Military Life Along the Limes

Between the later 1st and the 3rd century AD the Upper German-Raetian Limes was the outer frontier line of the Roman Empire in Central Europe. At that time the history of the world was made here. Moreover the Limes represented the cultural distinction between the “classical” and the “barbaric” world in the antiquity. It also symbolized the cultural division in Central Europe even after its decline, until the Middle Ages and the Modern Age. To this day many cultural and administrative boundaries can be traced back to it!

 

 [map]

– Limes’ course

– Well recognizable Limes’ course

– You are here

– Bavarian Limes Information Centre (Weißenburg)

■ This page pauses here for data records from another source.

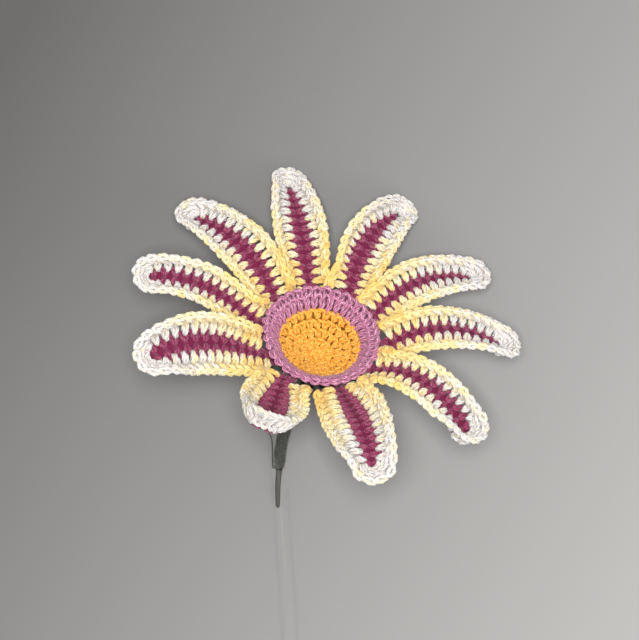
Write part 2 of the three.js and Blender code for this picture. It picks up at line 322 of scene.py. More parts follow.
def spread(path, step):
    """The same line with its places spread anew, a step apart where it is straight and closer
    where it bends. The last column of the result is the length up to each place."""
    leg = np.diff(path[:, :3], axis=0)
    length = np.linalg.norm(leg, axis=1) + 1e-9
    direction = leg / length[:, None]
    cosine = np.clip(np.sum(direction[1:] * direction[:-1], 1), -1, 1)
    bend = np.append(np.arccos(cosine) / length[1:], 0)
    travelled = np.concatenate([[0], np.cumsum(length)])
    weighted = np.concatenate([[0], np.cumsum(length * (1 + 0.45 * np.minimum(bend, 3)))])
    places = np.linspace(0, weighted[-1], max(int(weighted[-1] / step), 2))
    columns = [np.interp(places, weighted, column) for column in (*path.T, travelled)]
    return np.stack(columns, 1)


def frames(path):
    """Two unit vectors square to a path at each place, and the angle by which to turn them so that
    they follow the path without spinning: each is carried to the next place by the smallest turn
    from one tangent to the next, and the angles to the vectors found there are added up."""
    tangent = unit(np.gradient(path, axis=0))
    helper = np.eye(3)[np.argmin(np.abs(tangent), axis=1)]
    across = unit(np.cross(tangent, helper))
    start, end = tangent[:-1], tangent[1:]
    axis = np.cross(start, end)
    cosine = np.sum(start * end, 1)[:, None]
    old, new = across[:-1], across[1:]
    carried = old + np.cross(axis, old) + np.cross(axis, np.cross(axis, old)) / (1 + cosine)
    sine = np.sum(np.cross(carried, new) * end, 1)
    angle = np.arctan2(sine, np.sum(carried * new, 1))
    return across, np.cross(tangent, across), np.concatenate([[0], -np.cumsum(angle)])


def strand(places, shade, painted_shade, yarn):
    """Yarn along a line of places, each with its shade and its share of painted shade, which
    darkens the yarn where it lies deep in the work. Its section has three plies, radius r (1 +
    relief cos 3a) at angle a, and turns with the length travelled, once a pitch."""
    path = spread(spline(np.column_stack([places, shade, painted_shade])), yarn.step)
    centre, shade, painted_shade, travelled = path[:, :3], path[:, 3], path[:, 4], path[:, 5]
    across, aside, turn = frames(centre)
    angle = 2 * np.pi * np.arange(STRAND_SIDES) / STRAND_SIDES
    r = yarn.radius * (1 + yarn.relief * np.cos(PLIES * angle))
    full = angle[None] + (turn + 2 * np.pi * travelled / yarn.pitch)[:, None]
    out = np.cos(full)[..., None] * across[:, None] + np.sin(full)[..., None] * aside[:, None]
    points = centre[:, None] + r[None, :, None] * out
    return {"points": points, "shade": shade, "painted_shade": painted_shade, "travelled": travelled}


def tube_of(centre, radius, sides):
    """A round tube of even section along a line of places, coloured wholly in painted shade."""
    across, aside, turn = frames(centre)
    angle = 2 * np.pi * np.arange(sides) / sides + turn[:, None]
    out = np.cos(angle)[..., None] * across[:, None] + np.sin(angle)[..., None] * aside[:, None]
    radius = np.broadcast_to(radius, len(centre))
    points = centre[:, None] + radius[:, None, None] * out
    return {"points": points, "shade": np.zeros(len(centre)), "painted_shade": np.ones(len(centre)),
            "travelled": way_along(centre)}


def sheet(points, shade=0.0, loop=False):
    """A thin closed body over rows of closed loops of points, coloured wholly in painted shade.
    With
    `loop` the last row joins the first; otherwise each end is closed by one face."""
    rows = len(points)
    return {"points": points, "shade": np.broadcast_to(shade, rows), "painted_shade": np.ones(rows),
            "loop": loop, "travelled": np.linspace(0, 1, rows)}


# ---- meshes ----

def volume(points, quads):
    """Six times the volume of the tetrahedra from the origin to each half of each quad, added up:
    above zero where the faces point outwards."""
    a, b, c, d = (points[quads[:, i]] for i in range(4))
    return np.sum(a * np.cross(b, c)) + np.sum(a * np.cross(c, d))


def grid(part, offset):
    """The faces of one part as vertex numbers, with the corner UVs: a quad from each place to the
    next place round and along, and an end face at each end of an open part. U is the length along
    in centimetres and V the share of the way round."""
    rows, columns, _ = part["points"].shape
    loop = part.get("loop", False)
    i, j = np.meshgrid(np.arange(rows if loop else rows - 1), np.arange(columns), indexing="ij")
    i, j = i.ravel(), j.ravel()
    below, right = (i + 1) % rows, (j + 1) % columns
    quads = np.stack([i * columns + j, i * columns + right, below * columns + right,
                      below * columns + j], 1)
    along = part["travelled"] / 10
    v = np.stack([j, j + 1, j + 1, j], 1) / columns
    u = np.stack([along[i], along[i], along[below], along[below]], 1)
    if volume(part["points"].reshape(-1, 3), quads) < 0:
        quads, u, v = quads[:, ::-1], u[:, ::-1], v[:, ::-1]
        first, last = np.arange(columns), np.arange(columns)[::-1]
    else:
        first, last = np.arange(columns)[::-1], np.arange(columns)
    corners, totals = [quads.ravel()], [np.full(len(quads), 4)]
    uv = [np.stack([u.ravel(), v.ravel()], 1)]
    if not loop:
        for row, order in ((0, first), (rows - 1, last)):
            corners.append(row * columns + order)
            totals.append(np.array([columns]))
            uv.append(np.stack([np.full(columns, along[row]), order / columns], 1))
    return np.concatenate(corners) + offset, np.concatenate(totals), np.concatenate(uv)


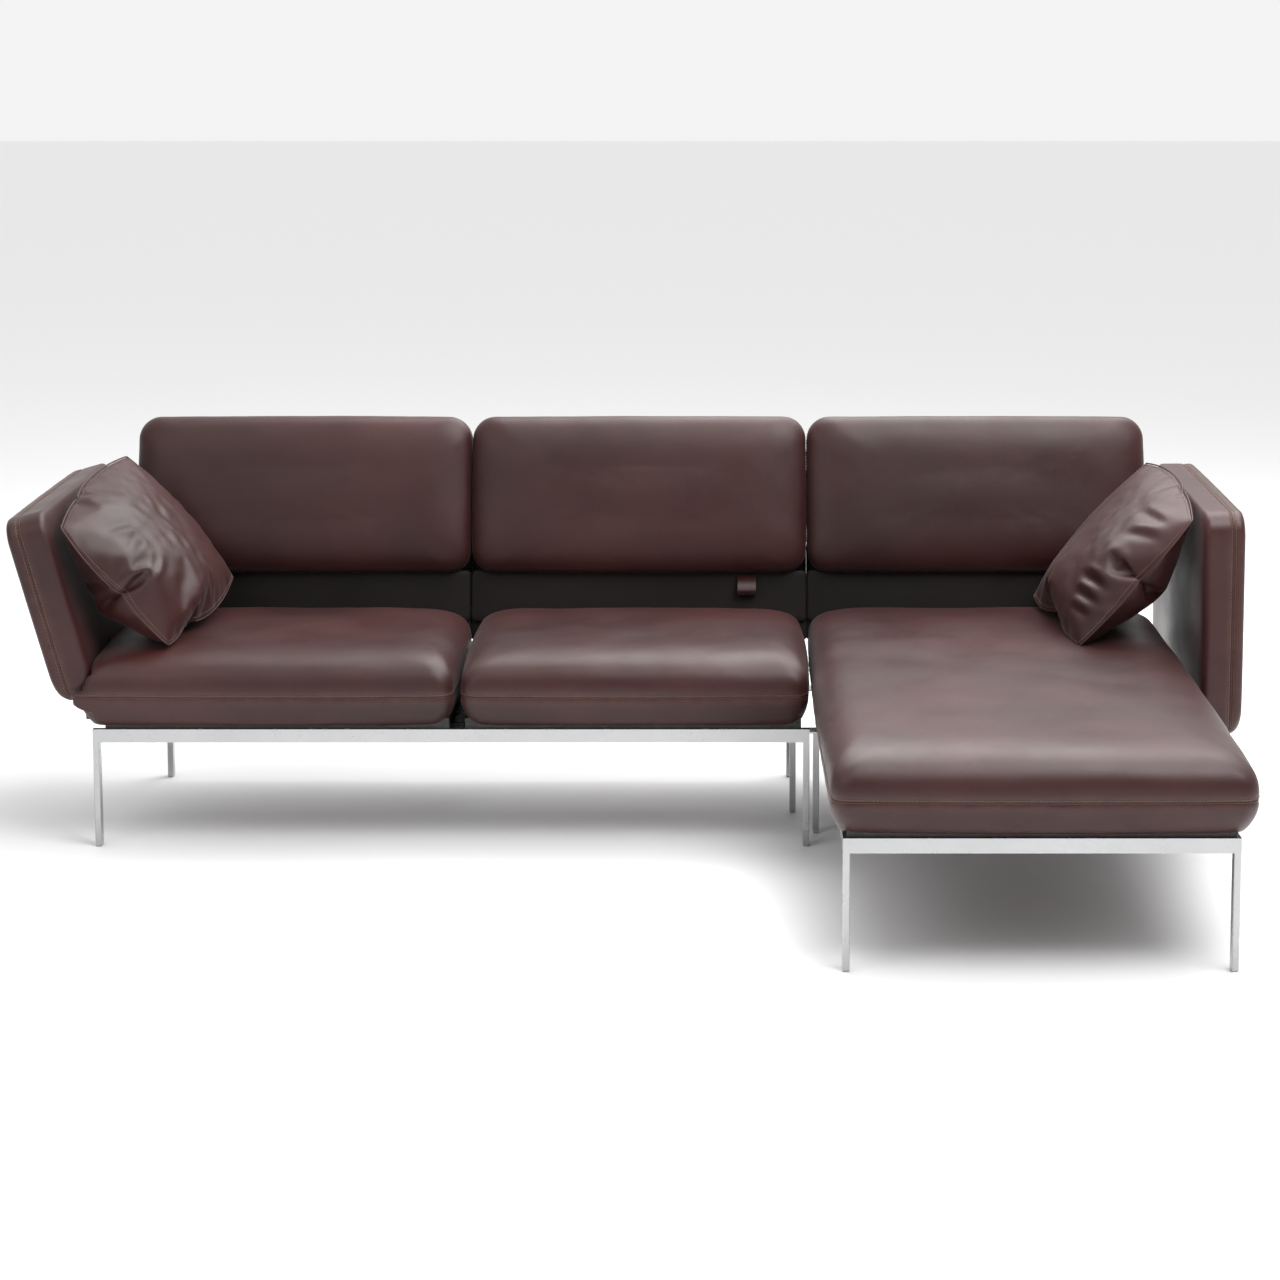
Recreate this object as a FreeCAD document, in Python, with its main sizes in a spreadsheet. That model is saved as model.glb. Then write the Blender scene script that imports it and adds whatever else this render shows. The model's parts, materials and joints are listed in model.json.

– Rebuilt watchtower’s original foundation walls

– Rebuilt watchtower

– Foundation remains of a stone watchtower (*Watch Post Wp. 14/50 – well preserved ditch of a wooden tower)

 

The Limes and Its Origins

In AD 15 the Romans conquered large territories north of the Alps, which were bounded by the Danube and united in the province called Raetia. Towards the later 1st century the Romans penetrated into the land north of the Danube. After several displacements of the border, the actual Limes was established: it was a line of defence and control protected by watchtowers and under constant expansion.

 

The Limes – An Impassable Border?

The Limes was not intended to be an impassable barrier. It had rather the purpose to control both trade and movement in and out of the Roman territory and also to clearly state the claim to power of the Roman Empire. Moreover the increasing threat of the Germans made it necessary to control the northern border more strictly in order not to be surprised and attacked. Even in the late times the Limes’ wall was too easily surmountable and could not act as an actual defensive installation.

 

Decline of the Limes and End of the Roman Control in Bavaria

In AD 233 and AD 260 assaults of the Germans laid waste to the Limes and led to the devastation of most of the Raetian province. Thus the Romans drew back over the Danube that became once again the Roman northern frontier line. During the early 5th century the last Roman units withdrew over the Alps and South Bavaria was crossed by many German tribes. The cohesive Roman government collapsed. Nevertheless Roman inhabitants lived in single settlements along the Danube until AD 477-478.